HRRR model shows pockets of wind gusts that reach 70-plus mph Friday morning.

High-wind warning from 11 p.m. Thursday to 6 a.m. Saturday *

Update at 10:45 p.m.

Damaging winds are moving closer to the Washington region, and are likely to begin from west to east over the next few hours. The National Weather Service has released a rather dire special statement on the “high-impact” wind threat that echoes much of what we say below. Here are two key excerpts:

“High winds will continue to progress eastward towards the major metropolitan areas of Baltimore and Washington overnight. By daybreak, winds across the region will be from the northwest sustained at 30-40 mph, with gusts 60-70 mph. Isolated wind gusts could reach 80 mph, particularly at higher elevations west of the Interstate 95 corridor.”

“Widespread power outages are expected. Travel will be difficult, especially for high profile vehicles. Pedestrians will face very hazardous conditions, and need to be aware of wind-borne projectiles. People should avoid being outside in forested areas and around trees and branches. If possible, remain in the lower levels of your homes during the windstorm, and avoid windows. If you use a portable generator, follow manufacturer’s instructions and do not use inside homes, garages, or apartments.”

A few quick tips:

* Charge your portable devices NOW
* Do not park your car under a tree
* If you have vulnerable trees near your house that you know could fall, sleep in the lowest level overnight in an interior room, away from windows.
* Please read the overview discussion below and do not venture out in the morning if conditions appear dangerous.

We will post updates starting between 5 and 6 a.m. Friday.

Original post from 9:46 p.m.

New data coming in this evening suggests the *possibility* of a severe burst of winds between about 5 a.m. and noon Friday. These gusts, if some model forecasts are correct, could reach 60 and 70-plus mph in parts of the region. Winds this strong would lead to significant tree damage, some structural damage, and thousands of power outages.

Importantly, they would present a dangerous situation for commuters, both pedestrians and motorists, as well as children on their way to school.

We urge pedestrians, motorists and parents to pay particular attention to conditions in the morning. Carefully review the forecast.
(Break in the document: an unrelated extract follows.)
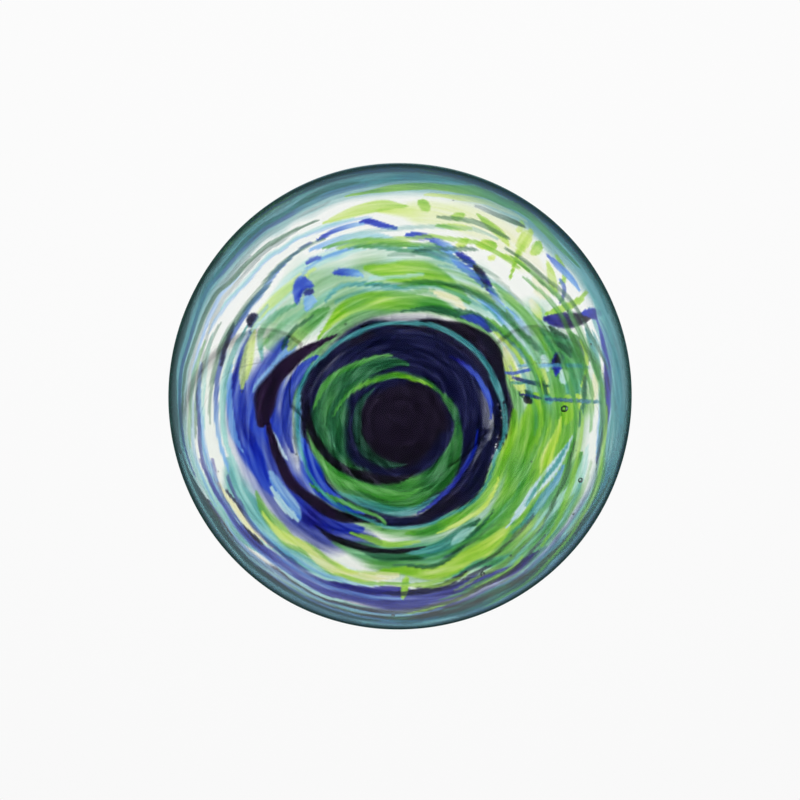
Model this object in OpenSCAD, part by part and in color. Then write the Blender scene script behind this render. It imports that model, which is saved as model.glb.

This forecast could change and winds may not reach such worst-case forecasts, but we want everyone to be safe.

If winds become severe or are forecast to, do not venture out. Treat this event like you would a dangerous thunderstorm and remain sheltered, away from windows, until the worst of the winds subside some.

Winds in the higher terrain west of Washington are likely to see the strongest wind gusts, possibly exceeding 70 mph.

Already Thursday evening, locations to the west of Washington in West Virginia have reported 50- to 60-mph wind gusts, a sure sign hazardous winds are destined for our region. Charleston clocked a gust to 55 mph, Elkins 56 mph, and Petersburg 59 mph.

Damaging wind gusts could reach Washington’s far western suburbs as early as 11 p.m.

In its forecast discussion posted just before 8 p.m., the National Weather Service sounded the alarm, referring to a rare but menacing phenomenon known as a “sting jet” that could rake across the region:

Concern is increasing for the Friday morning hours between 6 a.m. and 12 noon for the strongest period of winds. A feature similar to a “sting jet” may cross the region during this time frame, increasing the threat for the 60-70 mph winds.

A sting jet describes a zone of particularly intense winds that sometimes forms on the southwest side of a developing storm. If such a feature evolves, winds similar to those observed during the 2012 June derecho could occur in parts of the region.

While sting jets are most commonly observed over the ocean, they can affect land areas and are occasionally witnessed over the British Isles. Their winds can exceed hurricane-force.

In its discussion of sting jets, the UK Met Office cautions “[s]ting jets are difficult to forecast because of their relatively small size, and the way each individual low-pressure system develops.” It is not a sure thing such a feature will develop over our region.

Whether or not we see this period of particularly intense wind gusts Friday morning, we are in for a long-duration pounding wind event.

“The fact that this is a long duration event and the ground will already be saturated means that widespread tree damage is expected along with power outages,” the Weather Service says. “This is going to be one of the most powerful wind storms in recent years. Through this evening … it is a good time to secure lightweight objects outside, and check flashlights and batteries as well as other items needed in a power outage.”